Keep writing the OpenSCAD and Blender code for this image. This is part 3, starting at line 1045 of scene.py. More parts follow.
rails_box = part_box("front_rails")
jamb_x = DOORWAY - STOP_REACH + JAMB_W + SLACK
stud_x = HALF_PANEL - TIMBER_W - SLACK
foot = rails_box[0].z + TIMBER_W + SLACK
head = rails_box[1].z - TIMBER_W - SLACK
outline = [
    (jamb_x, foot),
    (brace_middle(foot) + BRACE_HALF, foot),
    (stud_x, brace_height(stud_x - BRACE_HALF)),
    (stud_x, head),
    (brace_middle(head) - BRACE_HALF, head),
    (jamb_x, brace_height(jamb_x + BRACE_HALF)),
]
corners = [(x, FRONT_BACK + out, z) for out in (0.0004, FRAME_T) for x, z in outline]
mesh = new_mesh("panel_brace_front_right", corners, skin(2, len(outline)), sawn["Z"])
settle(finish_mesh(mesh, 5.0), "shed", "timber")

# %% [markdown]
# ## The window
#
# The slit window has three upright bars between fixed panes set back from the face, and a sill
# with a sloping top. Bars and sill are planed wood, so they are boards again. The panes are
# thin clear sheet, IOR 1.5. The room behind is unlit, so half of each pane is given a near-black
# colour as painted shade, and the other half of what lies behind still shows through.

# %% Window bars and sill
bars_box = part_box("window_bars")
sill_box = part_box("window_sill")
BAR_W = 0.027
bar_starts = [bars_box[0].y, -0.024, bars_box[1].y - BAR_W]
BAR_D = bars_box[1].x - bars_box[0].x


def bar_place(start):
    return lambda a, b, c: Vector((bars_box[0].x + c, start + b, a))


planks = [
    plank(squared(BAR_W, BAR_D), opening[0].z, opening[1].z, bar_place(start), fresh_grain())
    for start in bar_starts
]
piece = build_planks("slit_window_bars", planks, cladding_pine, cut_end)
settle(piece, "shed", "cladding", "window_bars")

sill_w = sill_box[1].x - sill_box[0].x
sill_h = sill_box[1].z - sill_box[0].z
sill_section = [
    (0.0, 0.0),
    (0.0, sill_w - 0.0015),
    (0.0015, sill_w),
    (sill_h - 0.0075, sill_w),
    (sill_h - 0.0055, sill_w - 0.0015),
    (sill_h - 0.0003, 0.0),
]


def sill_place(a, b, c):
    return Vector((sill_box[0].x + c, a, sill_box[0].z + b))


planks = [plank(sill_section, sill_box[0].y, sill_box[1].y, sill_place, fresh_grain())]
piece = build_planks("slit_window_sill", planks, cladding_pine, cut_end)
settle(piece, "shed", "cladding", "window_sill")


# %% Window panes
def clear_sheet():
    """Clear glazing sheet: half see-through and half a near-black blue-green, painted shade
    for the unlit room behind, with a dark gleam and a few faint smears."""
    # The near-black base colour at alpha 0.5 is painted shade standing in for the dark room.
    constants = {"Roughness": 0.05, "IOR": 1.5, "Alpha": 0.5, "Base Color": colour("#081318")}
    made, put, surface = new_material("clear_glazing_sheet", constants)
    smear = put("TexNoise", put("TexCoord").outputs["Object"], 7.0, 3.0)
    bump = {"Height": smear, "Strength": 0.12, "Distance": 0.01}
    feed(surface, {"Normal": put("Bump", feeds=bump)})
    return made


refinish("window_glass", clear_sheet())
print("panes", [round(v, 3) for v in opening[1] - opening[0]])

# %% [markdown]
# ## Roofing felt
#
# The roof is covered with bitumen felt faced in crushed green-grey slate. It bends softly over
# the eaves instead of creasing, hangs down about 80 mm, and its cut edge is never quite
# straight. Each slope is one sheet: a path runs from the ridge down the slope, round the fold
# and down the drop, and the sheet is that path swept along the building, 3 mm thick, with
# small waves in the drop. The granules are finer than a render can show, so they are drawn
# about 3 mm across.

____

**What to produce:**
Return the material in full, exactly as shown.

**Response:**
Keep writing the OpenSCAD and Blender code for this image. This is part 3, starting at line 1045 of scene.py. More parts follow.
rails_box = part_box("front_rails")
jamb_x = DOORWAY - STOP_REACH + JAMB_W + SLACK
stud_x = HALF_PANEL - TIMBER_W - SLACK
foot = rails_box[0].z + TIMBER_W + SLACK
head = rails_box[1].z - TIMBER_W - SLACK
outline = [
    (jamb_x, foot),
    (brace_middle(foot) + BRACE_HALF, foot),
    (stud_x, brace_height(stud_x - BRACE_HALF)),
    (stud_x, head),
    (brace_middle(head) - BRACE_HALF, head),
    (jamb_x, brace_height(jamb_x + BRACE_HALF)),
]
corners = [(x, FRONT_BACK + out, z) for out in (0.0004, FRAME_T) for x, z in outline]
mesh = new_mesh("panel_brace_front_right", corners, skin(2, len(outline)), sawn["Z"])
settle(finish_mesh(mesh, 5.0), "shed", "timber")

# %% [markdown]
# ## The window
#
# The slit window has three upright bars between fixed panes set back from the face, and a sill
# with a sloping top. Bars and sill are planed wood, so they are boards again. The panes are
# thin clear sheet, IOR 1.5. The room behind is unlit, so half of each pane is given a near-black
# colour as painted shade, and the other half of what lies behind still shows through.

# %% Window bars and sill
bars_box = part_box("window_bars")
sill_box = part_box("window_sill")
BAR_W = 0.027
bar_starts = [bars_box[0].y, -0.024, bars_box[1].y - BAR_W]
BAR_D = bars_box[1].x - bars_box[0].x


def bar_place(start):
    return lambda a, b, c: Vector((bars_box[0].x + c, start + b, a))


planks = [
    plank(squared(BAR_W, BAR_D), opening[0].z, opening[1].z, bar_place(start), fresh_grain())
    for start in bar_starts
]
piece = build_planks("slit_window_bars", planks, cladding_pine, cut_end)
settle(piece, "shed", "cladding", "window_bars")

sill_w = sill_box[1].x - sill_box[0].x
sill_h = sill_box[1].z - sill_box[0].z
sill_section = [
    (0.0, 0.0),
    (0.0, sill_w - 0.0015),
    (0.0015, sill_w),
    (sill_h - 0.0075, sill_w),
    (sill_h - 0.0055, sill_w - 0.0015),
    (sill_h - 0.0003, 0.0),
]


def sill_place(a, b, c):
    return Vector((sill_box[0].x + c, a, sill_box[0].z + b))


planks = [plank(sill_section, sill_box[0].y, sill_box[1].y, sill_place, fresh_grain())]
piece = build_planks("slit_window_sill", planks, cladding_pine, cut_end)
settle(piece, "shed", "cladding", "window_sill")


# %% Window panes
def clear_sheet():
    """Clear glazing sheet: half see-through and half a near-black blue-green, painted shade
    for the unlit room behind, with a dark gleam and a few faint smears."""
    # The near-black base colour at alpha 0.5 is painted shade standing in for the dark room.
    constants = {"Roughness": 0.05, "IOR": 1.5, "Alpha": 0.5, "Base Color": colour("#081318")}
    made, put, surface = new_material("clear_glazing_sheet", constants)
    smear = put("TexNoise", put("TexCoord").outputs["Object"], 7.0, 3.0)
    bump = {"Height": smear, "Strength": 0.12, "Distance": 0.01}
    feed(surface, {"Normal": put("Bump", feeds=bump)})
    return made


refinish("window_glass", clear_sheet())
print("panes", [round(v, 3) for v in opening[1] - opening[0]])

# %% [markdown]
# ## Roofing felt
#
# The roof is covered with bitumen felt faced in crushed green-grey slate. It bends softly over
# the eaves instead of creasing, hangs down about 80 mm, and its cut edge is never quite
# straight. Each slope is one sheet: a path runs from the ridge down the slope, round the fold
# and down the drop, and the sheet is that path swept along the building, 3 mm thick, with
# small waves in the drop. The granules are finer than a render can show, so they are drawn
# about 3 mm across.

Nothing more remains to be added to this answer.